The tasks of the Nomination Committee are: 

  • To define the qualifications required by the Board of Directors and the Executive Management, to state the expected time commitment for a specific position, and to evaluate the balance of skills, knowledge and experience represented
  • To evaluate annually the structure, size, composition and performance of the Board of Directors and the Executive Management and to make recommendations to the Board of Directors with regard to changes
  • To evaluate annually the skills, knowledge and experience of the individual members of the Board of Directors and the Executive Management and to report the findings to the Board of Directors
  • To consider executive candidates proposed by relevant persons, including shareholders, the Board of Directors and the Executive Management
  • To identify and recommend candidates to the Board of Directors for positions on the Board of Directors and the Executive Management. 

Terms of reference for the Nomination Committee


Remuneration Committee

The Remuneration Committee comprises two members of the Board of Directors, currently Andreas Nauen (chair) and Nebahat Albayrak

The Remuneration Committee members are appointed for one year at a time and receives special remuneration for its work. This remuneration is approved at the Annual General Meeting.

The tasks of the Remuneration Committee are: 

  • To submit proposals to the Board of Directors concerning the remuneration policy for the Board of Directors and the Executive Management, including the general principles for incentive pay schemes, prior to approval at the Annual General Meeting  
  • To submit proposals to the Board of Directors concerning the remuneration of the Board of Directors and the Executive Management, and to ensure that this remuneration is consistent with the company’s remuneration policy and the evaluation of the performance of the persons concerned.

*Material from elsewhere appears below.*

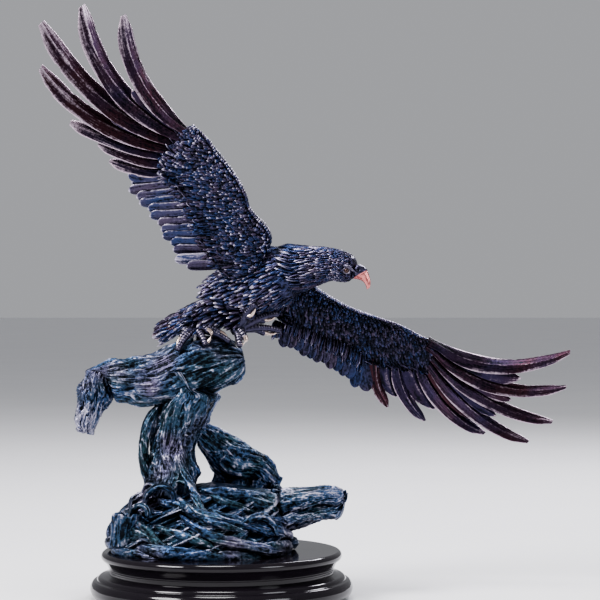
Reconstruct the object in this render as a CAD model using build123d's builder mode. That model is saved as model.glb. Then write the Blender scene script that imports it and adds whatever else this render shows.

The Committee must be informed of the total amount of remuneration received by members of the Board of Directors and the Executive Management from other companies in the Group
  • To verify that the information contained in the Annual Report concerning the remuneration of the Board of Directors and the Executive Management is correct, true and adequate.
     

Terms of reference for the Remuneration Committee


Remuneration policy: In English
Remuneration policy: In Danish


ESG Committee

The ESG Committee comprises two members of the Board of Directors, currently Nebahat Albayrak (chair) and Jens Due Olsen*.

The work of the ESG Committee is defined in an annual plan approved by the Board of Directors.

 The principal tasks of the ESG Committee are: 

  • To review and provide oversight of programs and make recommendations to the Board of Directors on the Company’s policies, strategies pertaining to ESG issues and associated impacts with the purpose to support the sustainable growth of the Company
  • To ensure that appropriate policies are in place working effectively to build and consistently protect the Company's internal and external reputation to ensure the long term preservation and enhancement of shareholder value, through NKT's ESG Performance, Behaviors and Communication.
  • To monitor risk management associated with ESG issues
  • To monitor the Company’s performance against relevant external sustainability (ESG) indices including public reporting and a review of the Company’s annual CSR report. Ensure that ESG disclosures contain high quality, consistent information that investors and other stakeholders can use to make decisions.

The ESG Committee comprises two members of the Board of Directors, currently Nebahat Albayrak (chair) and Jens Due Olsen, coming together for a minimum of four meetings annually.

The ESG Committee is appointed for one year at a time and receives special remuneration for its work. This remuneration is approved at the Annual General Meeting.

Terms of Reference for the ESG Committee

*Not considered independent, cf. Danish Recommendations for Corporate Governance. Also, the chair of the Board of Directors will not receive additional remunerations for his committee work.


Working Committee for NKT Photonics

The Working Committee for NKT Photonics comprises three members of the Board of Directors, currently René Svendsen-Tune and Jens Due Olsen*. 

The Working Committee for NKT Photonics members are appointed for one year at a time and receives special remuneration for its work. This remuneration is approved at the Annual General Meeting.

The tasks of the Working Committee for NKT Photonics are to support the management in NKT Photonics and oversee its activities.

*Not considered independent, cf. Danish Recommendations for Corporate Governance. Also, the chair of the Board of Directors will not receive additional remunerations for his committee work.